* [TASK OBJECTIVE]
Return the full material exactly.

─── INFORMATION SUPPLIED ───

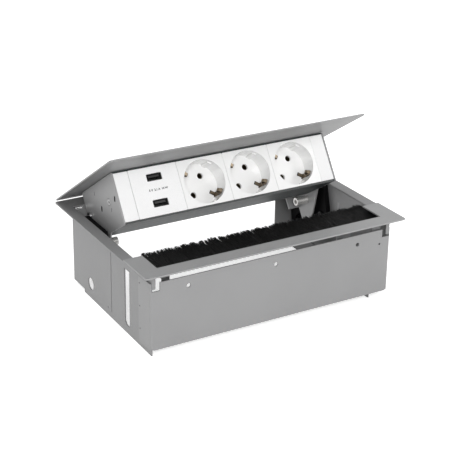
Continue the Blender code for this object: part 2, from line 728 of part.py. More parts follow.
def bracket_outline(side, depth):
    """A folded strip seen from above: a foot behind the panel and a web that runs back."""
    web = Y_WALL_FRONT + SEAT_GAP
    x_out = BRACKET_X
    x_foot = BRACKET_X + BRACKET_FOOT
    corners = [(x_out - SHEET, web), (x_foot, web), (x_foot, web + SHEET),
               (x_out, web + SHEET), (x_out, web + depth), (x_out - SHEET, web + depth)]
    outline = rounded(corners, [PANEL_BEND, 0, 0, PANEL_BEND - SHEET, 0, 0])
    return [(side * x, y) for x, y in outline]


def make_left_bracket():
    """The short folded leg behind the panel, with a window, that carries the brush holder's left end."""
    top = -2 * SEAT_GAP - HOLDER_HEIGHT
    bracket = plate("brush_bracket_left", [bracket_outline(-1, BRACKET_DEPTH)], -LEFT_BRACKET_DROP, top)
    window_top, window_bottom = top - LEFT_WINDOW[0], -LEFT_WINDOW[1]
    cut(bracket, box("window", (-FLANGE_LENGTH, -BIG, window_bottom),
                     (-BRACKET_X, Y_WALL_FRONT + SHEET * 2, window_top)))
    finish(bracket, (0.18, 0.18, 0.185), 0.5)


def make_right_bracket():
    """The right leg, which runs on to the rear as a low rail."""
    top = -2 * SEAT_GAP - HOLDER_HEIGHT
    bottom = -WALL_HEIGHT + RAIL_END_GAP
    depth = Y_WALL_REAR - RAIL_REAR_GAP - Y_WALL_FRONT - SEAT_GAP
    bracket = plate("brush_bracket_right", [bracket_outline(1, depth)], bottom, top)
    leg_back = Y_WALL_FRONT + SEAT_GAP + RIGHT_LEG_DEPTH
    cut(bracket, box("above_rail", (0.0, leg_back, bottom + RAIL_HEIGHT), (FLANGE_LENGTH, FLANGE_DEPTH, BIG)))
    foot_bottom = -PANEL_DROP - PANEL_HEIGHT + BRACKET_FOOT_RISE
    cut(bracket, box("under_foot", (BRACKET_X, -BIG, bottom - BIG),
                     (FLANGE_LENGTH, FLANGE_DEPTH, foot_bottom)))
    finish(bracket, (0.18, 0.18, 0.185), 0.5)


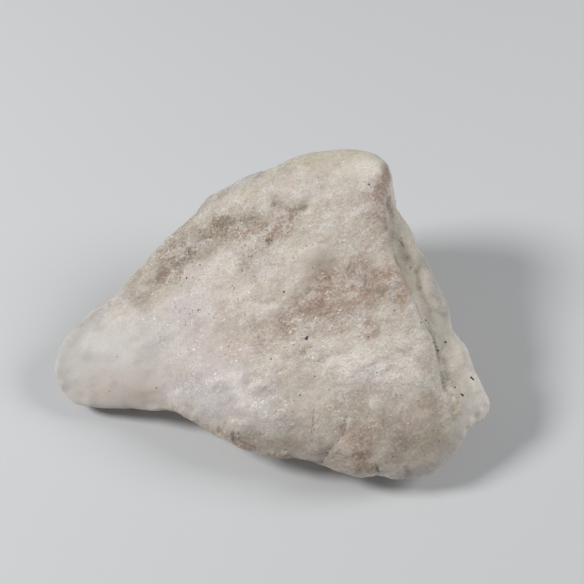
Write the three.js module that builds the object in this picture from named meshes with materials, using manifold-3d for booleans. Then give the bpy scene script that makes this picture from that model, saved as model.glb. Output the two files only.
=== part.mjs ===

───

* [WRITTEN SOLUTION]
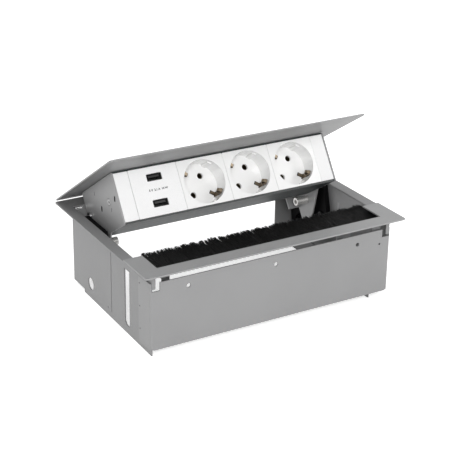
Continue the Blender code for this object: part 2, from line 728 of part.py. More parts follow.
def bracket_outline(side, depth):
    """A folded strip seen from above: a foot behind the panel and a web that runs back."""
    web = Y_WALL_FRONT + SEAT_GAP
    x_out = BRACKET_X
    x_foot = BRACKET_X + BRACKET_FOOT
    corners = [(x_out - SHEET, web), (x_foot, web), (x_foot, web + SHEET),
               (x_out, web + SHEET), (x_out, web + depth), (x_out - SHEET, web + depth)]
    outline = rounded(corners, [PANEL_BEND, 0, 0, PANEL_BEND - SHEET, 0, 0])
    return [(side * x, y) for x, y in outline]


def make_left_bracket():
    """The short folded leg behind the panel, with a window, that carries the brush holder's left end."""
    top = -2 * SEAT_GAP - HOLDER_HEIGHT
    bracket = plate("brush_bracket_left", [bracket_outline(-1, BRACKET_DEPTH)], -LEFT_BRACKET_DROP, top)
    window_top, window_bottom = top - LEFT_WINDOW[0], -LEFT_WINDOW[1]
    cut(bracket, box("window", (-FLANGE_LENGTH, -BIG, window_bottom),
                     (-BRACKET_X, Y_WALL_FRONT + SHEET * 2, window_top)))
    finish(bracket, (0.18, 0.18, 0.185), 0.5)


def make_right_bracket():
    """The right leg, which runs on to the rear as a low rail."""
    top = -2 * SEAT_GAP - HOLDER_HEIGHT
    bottom = -WALL_HEIGHT + RAIL_END_GAP
    depth = Y_WALL_REAR - RAIL_REAR_GAP - Y_WALL_FRONT - SEAT_GAP
    bracket = plate("brush_bracket_right", [bracket_outline(1, depth)], bottom, top)
    leg_back = Y_WALL_FRONT + SEAT_GAP + RIGHT_LEG_DEPTH
    cut(bracket, box("above_rail", (0.0, leg_back, bottom + RAIL_HEIGHT), (FLANGE_LENGTH, FLANGE_DEPTH, BIG)))
    foot_bottom = -PANEL_DROP - PANEL_HEIGHT + BRACKET_FOOT_RISE
    cut(bracket, box("under_foot", (BRACKET_X, -BIG, bottom - BIG),
                     (FLANGE_LENGTH, FLANGE_DEPTH, foot_bottom)))
    finish(bracket, (0.18, 0.18, 0.185), 0.5)


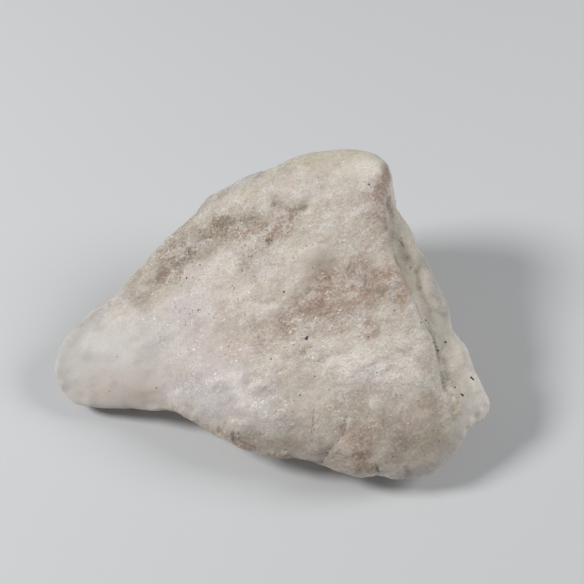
Write the three.js module that builds the object in this picture from named meshes with materials, using manifold-3d for booleans. Then give the bpy scene script that makes this picture from that model, saved as model.glb. Output the two files only.
=== part.mjs ===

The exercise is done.